COLLECTED DATA –
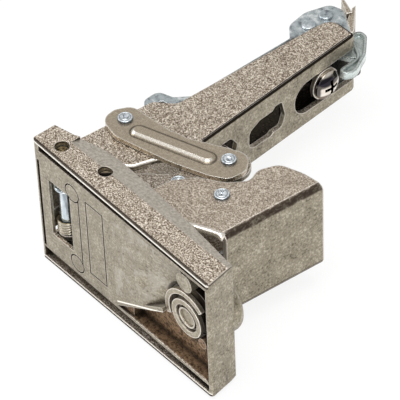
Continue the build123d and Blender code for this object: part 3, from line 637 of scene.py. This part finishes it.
def makeFloor():
    mesh = bpy.data.meshes.new("floor")
    shape = bmesh.new()
    bmesh.ops.create_grid(shape, x_segments=2, y_segments=2, size=stage["size"] / 2)
    bmesh.ops.translate(shape, verts=shape.verts, vec=(0, 0, stage["floor"]))
    shape.to_mesh(mesh)
    shape.free()
    floor = bpy.data.objects.new("floor", mesh)
    bpy.context.scene.collection.objects.link(floor)
    look = Look("floorPaper")
    look.finish(colour=stage["floorColour"], rough=0.9)
    seen = look.node("ShaderNodeLightPath", out="Is Camera Ray") * stage["floorGlow"]
    paper = Value(look, look.shader.outputs[0])
    mix = look.node("ShaderNodeMixShader", inputs={0: seen, 1: paper, 2: look.node("ShaderNodeEmission")})
    look.feed(look.tree.nodes["Material Output"].inputs["Surface"], mix)
    mesh.materials.append(look.material)


def makeWorld():
    # soft warm light all round, seen as plain white by the camera
    world = bpy.data.worlds.new("studio")
    bpy.context.scene.world = world
    world.use_nodes = True
    tree = world.node_tree
    background = tree.nodes["Background"]
    background.inputs[0].default_value = (*stage["world"], 1.0)
    background.inputs[1].default_value = stage["worldStrength"]
    white = tree.nodes.new("ShaderNodeBackground")
    white.inputs[0].default_value = (1, 1, 1, 1)
    path = tree.nodes.new("ShaderNodeLightPath")
    mix = tree.nodes.new("ShaderNodeMixShader")
    tree.links.new(path.outputs["Is Camera Ray"], mix.inputs[0])
    tree.links.new(background.outputs[0], mix.inputs[1])
    tree.links.new(white.outputs[0], mix.inputs[2])
    tree.links.new(mix.outputs[0], tree.nodes["World Output"].inputs["Surface"])


lamps = {
    "skyLamp": {"spot": (0.1, -0.1, 0.9), "size": 0.7, "power": 7.0},
    "sideLamp": {"spot": (0.9, -0.5, 0.35), "size": 0.5, "power": 4.0},
    "leftLamp": {"spot": (-0.7, -0.6, 0.5), "size": 0.5, "power": 2.5},
}
lampAim = Vector((0, 0.04, 0))


def makeLamp(name, spot, size, power):
    data = bpy.data.lights.new(name, "AREA")
    data.size, data.energy = size, power
    lamp = bpy.data.objects.new(name, data)
    bpy.context.scene.collection.objects.link(lamp)
    lamp.location = spot
    lamp.rotation_euler = (lampAim - Vector(spot)).to_track_quat("-Z", "Y").to_euler()


print("stage")
makeCamera()
makeFloor()
makeWorld()
for name, lamp in lamps.items():
    makeLamp(name, **lamp)
bpy.context.scene.view_settings.view_transform = "Standard"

YOUR TASK –
Write out every line of the material again, exactly as it reads.

EXERCISE ANSWER –
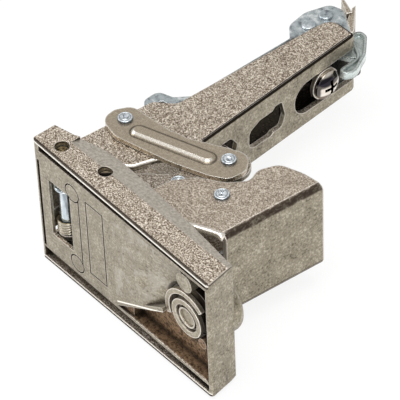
Continue the build123d and Blender code for this object: part 3, from line 637 of scene.py. This part finishes it.
def makeFloor():
    mesh = bpy.data.meshes.new("floor")
    shape = bmesh.new()
    bmesh.ops.create_grid(shape, x_segments=2, y_segments=2, size=stage["size"] / 2)
    bmesh.ops.translate(shape, verts=shape.verts, vec=(0, 0, stage["floor"]))
    shape.to_mesh(mesh)
    shape.free()
    floor = bpy.data.objects.new("floor", mesh)
    bpy.context.scene.collection.objects.link(floor)
    look = Look("floorPaper")
    look.finish(colour=stage["floorColour"], rough=0.9)
    seen = look.node("ShaderNodeLightPath", out="Is Camera Ray") * stage["floorGlow"]
    paper = Value(look, look.shader.outputs[0])
    mix = look.node("ShaderNodeMixShader", inputs={0: seen, 1: paper, 2: look.node("ShaderNodeEmission")})
    look.feed(look.tree.nodes["Material Output"].inputs["Surface"], mix)
    mesh.materials.append(look.material)


def makeWorld():
    # soft warm light all round, seen as plain white by the camera
    world = bpy.data.worlds.new("studio")
    bpy.context.scene.world = world
    world.use_nodes = True
    tree = world.node_tree
    background = tree.nodes["Background"]
    background.inputs[0].default_value = (*stage["world"], 1.0)
    background.inputs[1].default_value = stage["worldStrength"]
    white = tree.nodes.new("ShaderNodeBackground")
    white.inputs[0].default_value = (1, 1, 1, 1)
    path = tree.nodes.new("ShaderNodeLightPath")
    mix = tree.nodes.new("ShaderNodeMixShader")
    tree.links.new(path.outputs["Is Camera Ray"], mix.inputs[0])
    tree.links.new(background.outputs[0], mix.inputs[1])
    tree.links.new(white.outputs[0], mix.inputs[2])
    tree.links.new(mix.outputs[0], tree.nodes["World Output"].inputs["Surface"])


lamps = {
    "skyLamp": {"spot": (0.1, -0.1, 0.9), "size": 0.7, "power": 7.0},
    "sideLamp": {"spot": (0.9, -0.5, 0.35), "size": 0.5, "power": 4.0},
    "leftLamp": {"spot": (-0.7, -0.6, 0.5), "size": 0.5, "power": 2.5},
}
lampAim = Vector((0, 0.04, 0))


def makeLamp(name, spot, size, power):
    data = bpy.data.lights.new(name, "AREA")
    data.size, data.energy = size, power
    lamp = bpy.data.objects.new(name, data)
    bpy.context.scene.collection.objects.link(lamp)
    lamp.location = spot
    lamp.rotation_euler = (lampAim - Vector(spot)).to_track_quat("-Z", "Y").to_euler()


print("stage")
makeCamera()
makeFloor()
makeWorld()
for name, lamp in lamps.items():
    makeLamp(name, **lamp)
bpy.context.scene.view_settings.view_transform = "Standard"